How many people should a company train first?

Usually fewer than they think. Start with the staff who will actually fly regularly, plus the person who will own program oversight. Training a small, active core team often works better than training a large group that rarely operates.

Should I issue certificates?

You can issue completion records or competency assessments, but be careful with language. Unless you are operating under a recognized accreditation or regulatory framework, it is safer to document completed training and mission-type authorization rather than implying a universal pilot certification.

How do I stop buyers from comparing my offer to a cheap local drone class?
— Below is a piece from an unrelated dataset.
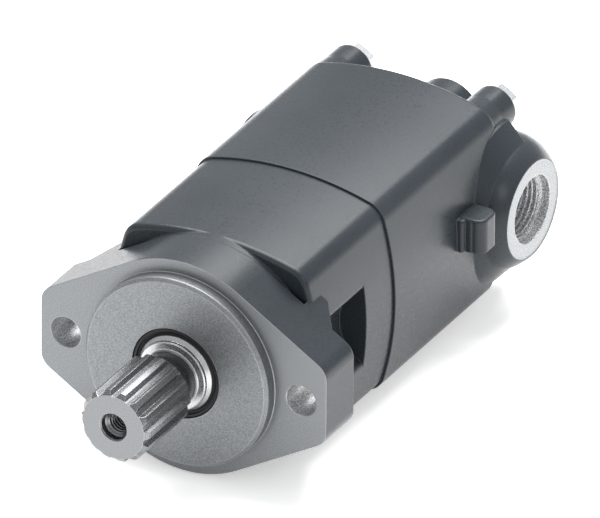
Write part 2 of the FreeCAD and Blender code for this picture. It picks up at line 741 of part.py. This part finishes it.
def wear_plate():
    """Flat plate in front of the rotor, with a seal groove in its rim."""
    plate = tube(GROUP_R, 14.6, SEAM_Y, WEAR_PLATE_END_Y)
    middle = (SEAM_Y + WEAR_PLATE_END_Y) / 2
    return plate.cut(tube(GROUP_R + 1, 37.4, middle - 1.5, middle + 1.5))


def valve_plate():
    """Plate with one slot per chamber between the rotor and the disc valve."""
    plate = tube(GROUP_R, 13.5, RING_END_Y, VALVE_PLATE_END_Y)
    middle = (RING_END_Y + VALVE_PLATE_END_Y) / 2
    tools = [tube(GROUP_R + 1, 37.4, middle - 1.5, middle + 1.5)]
    for index in range(ROLLER_COUNT):
        angle = 360.0 * (index + 0.5) / ROLLER_COUNT
        place = polar(PORT_RING_R, angle)
        tools.append(cylinder(PORT_RING_HOLE_R, RING_END_Y - 1, VALVE_PLATE_END_Y + 1,
                              x=place.x, z=place.z))
    return cut_all(plate, tools)


def disc_valve():
    """Rotating valve: through holes and edge slots by turns, driven by a splined hole."""
    y0 = VALVE_PLATE_END_Y + FACE_GAP
    y1 = DISC_VALVE_END_Y
    valve = cylinder(VALVE_R, y0, y1)
    tools = [
        cylinder(14.2, y0 - 1, VALVE_SOCKET_MID_Y - 3.4),
        toothed_bar(LINK_TEETH, SOCKET_TIP_R, SOCKET_ROOT_R, SOCKET_GAP_HALF_DEG,
                    SOCKET_GAP_HALF_DEG - 0.6, VALVE_SOCKET_MID_Y - 3.5, y1 + 1),
    ]
    for index in range(LOBE_COUNT):
        through = polar(PORT_RING_R, 60.0 * index)
        tools.append(cylinder(PORT_RING_HOLE_R, y0 - 1, y1 + 1, x=through.x, z=through.z))
        slot = Part.makeBox(VALVE_R, 6.0, 4.4, V(PORT_RING_R - 2.5, y0 - 1, -2.2))
        tools.append(turned_about(slot, 60.0 * index + 30))
    return cut_all(valve, tools)


def balance_pin_places():
    """Axes of the two pins that keep the balance plate from turning."""
    return [(0.0, 30.0), (0.0, -30.0)]


def balance_plate():
    """Sprung plate that closes the rear face of the disc valve, with feed holes."""
    y0 = DISC_VALVE_END_Y + FACE_GAP
    seal_y = BALANCE_PLATE_END_Y - 2.6
    plate = tube(36.0, 9.8, y0, BALANCE_PLATE_END_Y)
    tools = [
        tube(23.0, 20.0, seal_y, BALANCE_PLATE_END_Y + 1),
        tube(37.0, 33.4, seal_y, BALANCE_PLATE_END_Y + 1),
    ]
    for x, z in balance_pin_places():
        tools.append(cylinder(BALANCE_PIN_HOLE_R, BALANCE_PLATE_END_Y - 5,
                              BALANCE_PLATE_END_Y + 1, x=x, z=z))
    for index in range(LOBE_COUNT):
        feed = polar(PORT_RING_R, 60.0 * index)
        tools.append(cylinder(PORT_RING_HOLE_R, y0 - 1, BALANCE_PLATE_END_Y + 1,
                              x=feed.x, z=feed.z))
    return cut_all(plate, tools)


def balance_spring():
    """Conical spring washer behind the balance plate."""
    return turned([(15.0, BALANCE_PLATE_END_Y + 0.1), (16.2, BALANCE_PLATE_END_Y + 0.1),
                   (19.4, CAVITY_END_Y - 0.1), (18.2, CAVITY_END_Y - 0.1)])


def balance_pins():
    """Two locating pins between the balance plate and the rear housing."""
    pins = []
    for x, z in balance_pin_places():
        pins.append(cylinder(BALANCE_PIN_HOLE_R - 0.05, BALANCE_PLATE_END_Y - 4.9,
                             CAVITY_END_Y + 5.8, x=x, z=z))
    return Part.makeCompound(pins)


def balance_seal_inner():
    """Small face seal of the balance plate."""
    return tube(22.9, 20.1, BALANCE_PLATE_END_Y - 2.5, CAVITY_END_Y - 0.1)


def balance_seal_outer():
    """Large face seal of the balance plate."""
    return tube(36.0, 33.5, BALANCE_PLATE_END_Y - 2.5, CAVITY_END_Y - 0.1)


def splined_link(y_start, y_end, teeth_length, socket_mid_front, socket_mid_rear):
    """Upright link with a toothed crown at each end, on the shaft axis."""
    shapes = [cylinder(LINK_SHANK_R, y_start + 0.5, y_end - 0.5)]
    for middle in (socket_mid_front, socket_mid_rear):
        crown = toothed_bar(LINK_TEETH, LINK_ROOT_R, LINK_TIP_R, LINK_TOOTH_HALF_DEG,
                            LINK_TOOTH_HALF_DEG - 1.6, middle - teeth_length / 2,
                            middle + teeth_length / 2)
        half = teeth_length / 2
        rounded = turned([(0, middle - half), (LINK_TIP_R - 0.9, middle - half),
                          (LINK_TIP_R, middle - half + 1.2), (LINK_TIP_R, middle + half - 1.2),
                          (LINK_TIP_R - 0.9, middle + half), (0, middle + half)])
        shapes.append(crown.common(rounded))
    return fuse_all(shapes)


def drive_link():
    """Long link from the shaft's spline to the star, leaning by the eccentricity."""
    link = splined_link(SHAFT_SOCKET_MID_Y - 6.0, STAR_FRONT_MID_Y + 5.8,
                        DRIVE_LINK_TOOTH_LENGTH, SHAFT_SOCKET_MID_Y, STAR_FRONT_MID_Y)
    lean = math.degrees(math.atan(ECCENTRICITY / (STAR_FRONT_MID_Y - SHAFT_SOCKET_MID_Y)))
    link.rotate(V(0, SHAFT_SOCKET_MID_Y, 0), V(0, 0, 1), -lean)
    return link


def valve_link():
    """Short link from the star to the disc valve, leaning back to the shaft axis."""
    link = splined_link(STAR_REAR_MID_Y - 3.8, VALVE_SOCKET_MID_Y + 3.3,
                        VALVE_LINK_TOOTH_LENGTH, STAR_REAR_MID_Y, VALVE_SOCKET_MID_Y)
    lean = math.degrees(math.atan(ECCENTRICITY / (VALVE_SOCKET_MID_Y - STAR_REAR_MID_Y)))
    link.rotate(V(0, VALVE_SOCKET_MID_Y, 0), V(0, 0, 1), lean)
    return link


def link_spacer():
    """Round button that keeps the two links apart inside the star."""
    return cylinder(7.0, STAR_FRONT_MID_Y + 6.8, STAR_REAR_MID_Y - 5.0, x=ECCENTRICITY)


# Seals and fasteners ------------------------------------------------------------------------

def housing_seal():
    """O-ring in the front housing's rear face."""
    return ring_seal(36.0, 0.98, SEAM_Y - 1.0)


def plate_seals():
    """O-rings in the rims of the wear plate and the valve plate."""
    wear_middle = (SEAM_Y + WEAR_PLATE_END_Y) / 2
    valve_middle = (RING_END_Y + VALVE_PLATE_END_Y) / 2
    rings = [ring_seal(38.68, 1.25, middle) for middle in (wear_middle, valve_middle)]
    return Part.makeCompound(rings)


def hexagon_head(flats, y0, height, x, z):
    """Hexagon head with its outer corners turned off."""
    corner_r = flats / math.sqrt(3)
    head = hexagon_bar(flats, y0, y0 + height, x, z)
    crown = turned([(0, y0), (corner_r + 0.2, y0), (corner_r + 0.2, y0 + height - 0.7),
                    (flats / 2 - 0.2, y0 + height), (0, y0 + height)])
    crown.translate(V(x, 0, z))
    return head.common(crown)


def housing_bolts():
    """Four long hexagon bolts that clamp the two housings together."""
    bolts = []
    for x, z in bolt_places():
        shank = cylinder(BOLT_R, BOLT_TIP_Y, BOLT_BOSS_END_Y + 1, x=x, z=z)
        head = hexagon_head(BOLT_HEAD_FLATS, BOLT_BOSS_END_Y, BOLT_HEAD_HEIGHT, x, z)
        bolts.append(shank.fuse(head))
    return Part.makeCompound(bolts)


def drain_plug():
    """Hexagon plug in the case drain boss."""
    shank = cylinder(DRAIN_HOLE_R - 0.04, DRAIN_FACE_Y - 11.0, DRAIN_FACE_Y + 1, z=DRAIN_Z)
    collar = cylinder(9.6, DRAIN_FACE_Y, DRAIN_FACE_Y + 2.0, z=DRAIN_Z)
    head = hexagon_head(DRAIN_PLUG_FLATS, DRAIN_FACE_Y + 1.0, 6.0, 0.0, DRAIN_Z)
    groove = tube(10.0, 5.2, DRAIN_FACE_Y - 2.4, DRAIN_FACE_Y)
    groove.translate(V(0, 0, DRAIN_Z))
    return fuse_all([shank, collar, head]).cut(groove)


def drain_plug_seal():
    """O-ring under the drain plug's head."""
    return Part.makeTorus(5.8, 0.55, V(0, DRAIN_FACE_Y - 1.2, DRAIN_Z), Y_AXIS)


# All sub-parts ------------------------------------------------------------------------------

def build_nodes():
    """Every sub-part's shape by node name."""
    nodes = {
        "front_housing": front_housing(),
        "rear_housing": rear_housing(),
        "output_shaft": output_shaft(),
        "dust_seal": dust_seal(),
        "shaft_seal": shaft_seal(),
        "seal_washer": seal_washer(),
        "bearing_spacer": bearing_spacer(),
        "bearing_nut": bearing_nut(),
        "drive_link": drive_link(),
        "valve_link": valve_link(),
        "link_spacer": link_spacer(),
        "wear_plate": wear_plate(),
        "stator_ring": stator_ring(),
        "rotor_star": rotor_star(),
        "valve_plate": valve_plate(),
        "disc_valve": disc_valve(),
        "balance_plate": balance_plate(),
        "balance_spring": balance_spring(),
        "balance_pins": balance_pins(),
        "balance_seal_inner": balance_seal_inner(),
        "balance_seal_outer": balance_seal_outer(),
        "housing_seal": housing_seal(),
        "plate_seals": plate_seals(),
        "housing_bolts": housing_bolts(),
        "drain_plug": drain_plug(),
        "drain_plug_seal": drain_plug_seal(),
    }
    bearings = {
        "front_bearing": tapered_bearing(FRONT_CUP_R, FRONT_BEARING_Y, False),
        "rear_bearing": tapered_bearing(REAR_CUP_R, REAR_BEARING_Y, True),
    }
    for name, pieces in bearings.items():
        for piece_name, shape in zip(("cup", "cone", "rollers", "cage"), pieces):
            nodes[name + "_" + piece_name] = shape
    for index in range(ROLLER_COUNT):
        nodes["stator_roller_" + str(index + 1)] = stator_roller(index)
    return nodes


os.makedirs("parts", exist_ok=True)
for node_name, node_shape in build_nodes().items():
    node_shape.exportStep("parts/" + node_name + ".step")
    print(node_name, node_shape.isValid(), round(node_shape.Volume, 1))
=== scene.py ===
import json
import math

import bpy
from mathutils import Matrix, Vector


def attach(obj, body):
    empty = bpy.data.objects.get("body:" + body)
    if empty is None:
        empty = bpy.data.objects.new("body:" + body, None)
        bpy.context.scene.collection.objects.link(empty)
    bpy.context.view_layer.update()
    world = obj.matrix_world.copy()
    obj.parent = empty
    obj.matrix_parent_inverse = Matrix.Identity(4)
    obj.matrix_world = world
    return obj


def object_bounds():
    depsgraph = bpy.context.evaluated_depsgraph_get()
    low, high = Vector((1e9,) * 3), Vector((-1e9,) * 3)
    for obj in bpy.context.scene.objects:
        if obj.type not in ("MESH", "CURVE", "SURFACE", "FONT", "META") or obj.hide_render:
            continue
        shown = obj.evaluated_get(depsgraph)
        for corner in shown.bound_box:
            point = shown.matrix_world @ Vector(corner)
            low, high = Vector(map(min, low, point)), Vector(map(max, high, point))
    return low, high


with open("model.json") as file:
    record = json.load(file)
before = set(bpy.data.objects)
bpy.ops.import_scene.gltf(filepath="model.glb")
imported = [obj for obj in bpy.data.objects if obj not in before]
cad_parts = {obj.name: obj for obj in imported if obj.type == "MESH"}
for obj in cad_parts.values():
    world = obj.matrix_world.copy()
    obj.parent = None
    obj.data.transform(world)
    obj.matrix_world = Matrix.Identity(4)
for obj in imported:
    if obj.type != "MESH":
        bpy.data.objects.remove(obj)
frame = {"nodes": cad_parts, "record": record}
cad_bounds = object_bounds()
nodes = frame["nodes"]

MM = 0.001
RIGHT_PORT_Y = 176.5 * MM
LEFT_PORT_Y = 155.1 * MM


# Camera ---------------------------------------------------------------------------------------

def add_camera():
    """A very long lens, looking down on the shaft end from three quarters."""
    azimuth = math.radians(29.55)
    elevation = math.radians(29.97)
    roll = math.radians(-0.31)
    distance = 11.93
    width = 0.2352
    sensor = 36.0
    target_right = 0.0457
    target_up = 0.0421
    right = Vector((math.cos(azimuth), math.sin(azimuth), 0))
    back = Vector((math.sin(azimuth) * math.cos(elevation),
                   -math.cos(azimuth) * math.cos(elevation), math.sin(elevation)))
    up = back.cross(right)
    image_right = right * math.cos(roll) - up * math.sin(roll)
    image_up = right * math.sin(roll) + up * math.cos(roll)
    target = image_right * target_right + image_up * target_up
    farthest_seen = 100
    data = bpy.data.cameras.new("camera")
    data.sensor_width = sensor
    data.lens = sensor * distance / width
    data.clip_end = farthest_seen
    camera = bpy.data.objects.new("camera", data)
    bpy.context.scene.collection.objects.link(camera)
    axes = Matrix((image_right, image_up, back)).transposed().to_4x4()
    camera.matrix_world = Matrix.Translation(target + back * distance) @ axes
    bpy.context.scene.camera = camera


# Floor and lights -----------------------------------------------------------------------------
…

Package the work around mission outcomes, documents, assessments, supervised deployment, and support. The more your offer looks like an operational capability build, the less it looks like generic tuition.

What if the client wants training on equipment I did not supply?

That can still work, but only if you verify the hardware is suitable, supportable, and consistent with the mission. If the fleet is too mixed or poorly chosen, standardization may need to be part of the project before training begins.

When should a client keep outsourcing instead of building in-house capability?

When the missions are infrequent, technically specialized, tightly regulated, or reputationally high-risk. In those cases, maintaining internal readiness may cost more than using a specialist provider when needed.

The smart next move

If you want to train in-house operators without looking generic or undercutting your value, stop selling “drone training” as a standalone event. Sell a scoped operational capability with clear mission boundaries, documented procedures, competency checks, and an obvious line between routine internal work and the specialist work that still belongs with you. That is how training becomes a premium service instead of a discount version of your own expertise.